**Given instruction**
Locate each line with the string "joints" in the listing below and copy it.

━━━━━━━━━━━━━━━━

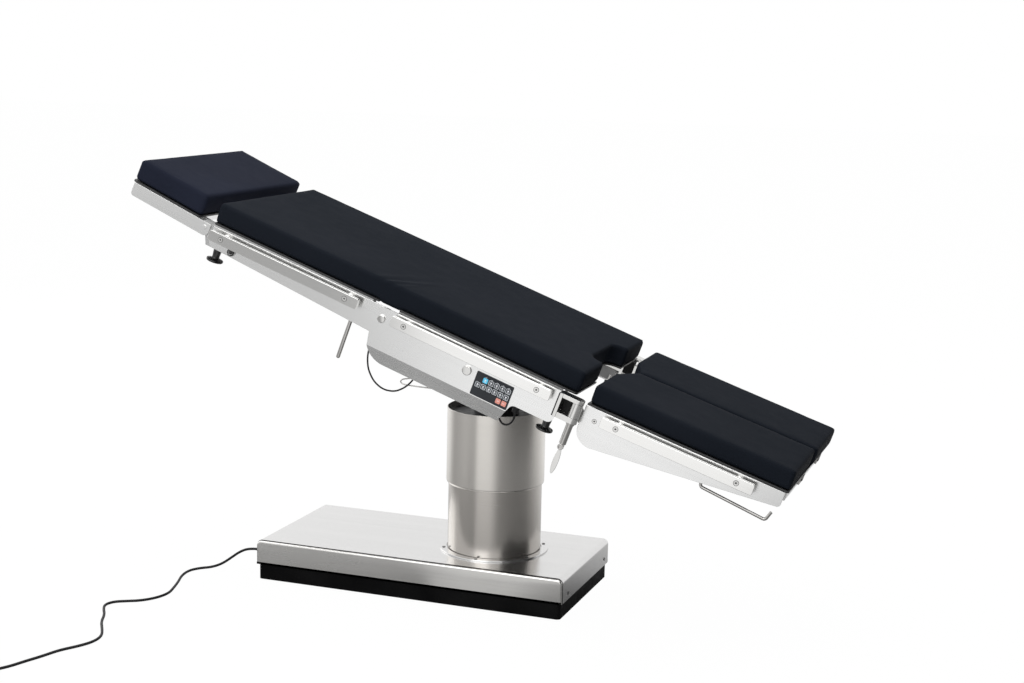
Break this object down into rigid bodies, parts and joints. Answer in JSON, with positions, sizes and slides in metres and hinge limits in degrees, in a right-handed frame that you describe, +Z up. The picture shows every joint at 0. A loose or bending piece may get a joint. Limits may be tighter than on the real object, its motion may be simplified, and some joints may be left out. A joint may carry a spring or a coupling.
{
  "type": "operating table",
  "caption": "Operating table with a padded top in hinged sections on a telescopic lifting column and a flat base that stands on the floor.",
  "frame": {"origin": "on the floor, under the middle of the table's bounding box without its mains cord", "axes": "+X towards the foot end, +Y to the far side from the keypad, +Z up"},
  "size_m": [1.8733, 1.4733, 1.1353],
  "materials": {
    "pad_cover": "satin",
    "head_pad_cover": "satin",
    "shell_grey": "satin",
    "frame_grey": "satin",
    "heavy_base": "satin",
    "base_shell": "brushed",
    "column_steel": "brushed",
    "rail_steel": "polished",
    "pin_steel": "polished",
    "machine_parts": "matte",
    "board_black": "matte",
    "knob_black": "satin",
    "keypad_face": "matte",
    "cable_black": "matte",
    "foot_rubber": "matte",
    "unit_case": "matte"
  },
  "bodies": {
    "base": {"base_chassis": "heavy_base", "base_cover": "base_shell", "base_side_panels": "base_shell", "base_feet": "foot_rubber", "power_unit": "unit_case", "column_flange": "column_steel", "lower_sleeve": "column_steel", "lift_cylinder": "pin_steel", "cord_inlet": "cable_black", "mains_cord": "cable_black", "mains_coil": "cable_black", "mains_plug": "cable_black"},
    "column_middle": {"middle_sleeve": "column_steel", "lift_stage": "pin_steel"},
    "column": {"upper_sleeve": "column_steel", "lift_ram": "pin_steel", "column_head": "machine_parts"},
    "cross": {"tilt_cross": "machine_parts"},
    "seat": {"seat_frame": "frame_grey", "seat_cover_near": "shell_grey", "seat_cover_far": "shell_grey", "keypad": "keypad_face", "seat_plate": "board_black", "seat_pad": "pad_cover", "torso_bend_pad": "pad_cover", "pivot_bolts": "pin_steel", "seat_rails": "rail_steel", "leg_bracket_near": "pin_steel", "leg_bracket_far": "pin_steel", "back_drive": "unit_case", "seat_cables": "cable_black"},
    "back": {"back_frame": "frame_grey", "back_panels": "shell_grey", "back_plate": "board_black", "back_pad": "pad_cover", "back_rails": "rail_steel"},
    "head": {"head_frame": "shell_grey", "head_plate": "board_black", "head_pad": "head_pad_cover"},
    "back_lever": {"back_lever": "pin_steel"},
    "seat_knob_near": {"seat_knob_near": "knob_black"},
    "back_knob_near": {"back_knob_near": "knob_black"},
    "leg_spread_near": {"leg_knuckle_near": "rail_steel"},
    "leg_near": {"leg_frame_near": "shell_grey", "leg_plate_near": "board_black", "leg_pad_near": "pad_cover", "leg_rail_near": "rail_steel"},
    "clamp_stem_near": {"clamp_stem_near": "pin_steel"},
    "clamp_blade_near": {"clamp_blade_near": "pin_steel"},
    "release_bar_near": {"release_bar_near": "rail_steel"},
    "seat_knob_far": {"seat_knob_far": "knob_black"},
    "back_knob_far": {"back_knob_far": "knob_black"},
    "leg_spread_far": {"leg_knuckle_far": "rail_steel"},
    "leg_far": {"leg_frame_far": "shell_grey", "leg_plate_far": "board_black", "leg_pad_far": "pad_cover", "leg_rail_far": "rail_steel"},
    "clamp_stem_far": {"clamp_stem_far": "pin_steel"},
    "clamp_blade_far": {"clamp_blade_far": "pin_steel"},
    "release_bar_far": {"release_bar_far": "rail_steel"}
  },
  "joints": [
    {"name": "column_lift", "type": "slide", "parent": "base", "child": "column", "axis": [0, 0, 1], "range_m": [-0.17, 0.15]},
    {"name": "middle_lift", "type": "slide", "parent": "base", "child": "column_middle", "axis": [0, 0, 1], "range_m": [-0.085, 0.075]},
    {"name": "lateral_tilt", "type": "hinge", "parent": "column", "child": "cross", "pos_m": [0.06692, 0, 0.65], "axis": [1, 0, 0], "range_deg": [-20, 20]},
    {"name": "trendelenburg", "type": "hinge", "parent": "cross", "child": "seat", "pos_m": [0.06692, 0, 0.65], "axis": [0, -1, 0], "range_deg": [-5, 45]},
    {"name": "back_hinge", "type": "hinge", "parent": "seat", "child": "back", "pos_m": [-0.16851, 0, 0.76336], "axis": [0, 1, 0], "range_deg": [-20, 75], "deforming": ["torso_bend_pad"]},
    {"name": "head_hinge", "type": "hinge", "parent": "back", "child": "head", "pos_m": [-0.6814, 0, 0.96813], "axis": [0, 1, 0], "range_deg": [-90, 25]},
    {"name": "leg_spread_near", "type": "hinge", "parent": "seat", "child": "leg_spread_near", "pos_m": [0.35977, -0.295, 0.57746], "axis": [-0.342, 0, -0.9397], "range_deg": [0, 90]},
    {"name": "leg_flex_near", "type": "hinge", "parent": "leg_spread_near", "child": "leg_near", "pos_m": [0.39431, -0.263, 0.51897], "axis": [0, 1, 0], "range_deg": [-10, 70]},
    {"name": "clamp_turn_near", "type": "hinge", "parent": "seat", "child": "clamp_stem_near", "pos_m": [0.3372, -0.295, 0.51544], "axis": [0.342, 0, 0.9397], "range_deg": [-90, 90]},
    {"name": "clamp_fold_near", "type": "hinge", "parent": "clamp_stem_near", "child": "clamp_blade_near", "pos_m": [0.32598, -0.295, 0.48462], "axis": [0, 1, 0], "range_deg": [-45, 45]},
    {"name": "leg_release_near", "type": "hinge", "parent": "leg_near", "child": "release_bar_near", "pos_m": [0.67968, -0.262, 0.45459], "axis": [0, -1, 0], "range_deg": [0, 8], "stiffness_Nm_per_rad": 3, "springref_deg": -11.46},
    {"name": "seat_knob_turn_near", "type": "hinge", "parent": "seat", "child": "seat_knob_near", "pos_m": [0.2786, -0.2555, 0.54741], "axis": [0.342, 0, 0.9397], "continuous": true},
    {"name": "back_knob_turn_near", "type": "hinge", "parent": "back", "child": "back_knob_near", "pos_m": [-0.65921, -0.2555, 0.88875], "axis": [0.342, 0, 0.9397], "continuous": true},
    {"name": "leg_spread_far", "type": "hinge", "parent": "seat", "child": "leg_spread_far", "pos_m": [0.35977, 0.295, 0.57746], "axis": [0.342, 0, 0.9397], "range_deg": [0, 90]},
    {"name": "leg_flex_far", "type": "hinge", "parent": "leg_spread_far", "child": "leg_far", "pos_m": [0.39431, 0.263, 0.51897], "axis": [0, 1, 0], "range_deg": [-10, 70]},
    {"name": "clamp_turn_far", "type": "hinge", "parent": "seat", "child": "clamp_stem_far", "pos_m": [0.3372, 0.295, 0.51544], "axis": [0.342, 0, 0.9397], "range_deg": [-90, 90]},
    {"name": "clamp_fold_far", "type": "hinge", "parent": "clamp_stem_far", "child": "clamp_blade_far", "pos_m": [0.32598, 0.295, 0.48462], "axis": [0, 1, 0], "range_deg": [-45, 45]},
    {"name": "leg_release_far", "type": "hinge", "parent": "leg_far", "child": "release_bar_far", "pos_m": [0.67968, 0.262, 0.45459], "axis": [0, -1, 0], "range_deg": [0, 8], "stiffness_Nm_per_rad": 3, "springref_deg": -11.46},
    {"name": "seat_knob_turn_far", "type": "hinge", "parent": "seat", "child": "seat_knob_far", "pos_m": [0.2786, 0.2555, 0.54741], "axis": [0.342, 0, 0.9397], "continuous": true},
    {"name": "back_knob_turn_far", "type": "hinge", "parent": "back", "child": "back_knob_far", "pos_m": [-0.65921, 0.2555, 0.88875], "axis": [0.342, 0, 0.9397], "continuous": true},
    {"name": "back_lever_turn", "type": "hinge", "parent": "back", "child": "back_lever", "pos_m": [-0.26274, -0.239, 0.77637], "axis": [0, 1, 0], "range_deg": [0, 25]}
  ],
  "couplings": [
    {"joint": "middle_lift", "follows": "column_lift", "ratio": 0.5}
  ]
}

━━━━━━━━━━━━━━━━

**Result**
Break this object down into rigid bodies, parts and joints. Answer in JSON, with positions, sizes and slides in metres and hinge limits in degrees, in a right-handed frame that you describe, +Z up. The picture shows every joint at 0. A loose or bending piece may get a joint. Limits may be tighter than on the real object, its motion may be simplified, and some joints may be left out. A joint may carry a spring or a coupling.
  "joints": [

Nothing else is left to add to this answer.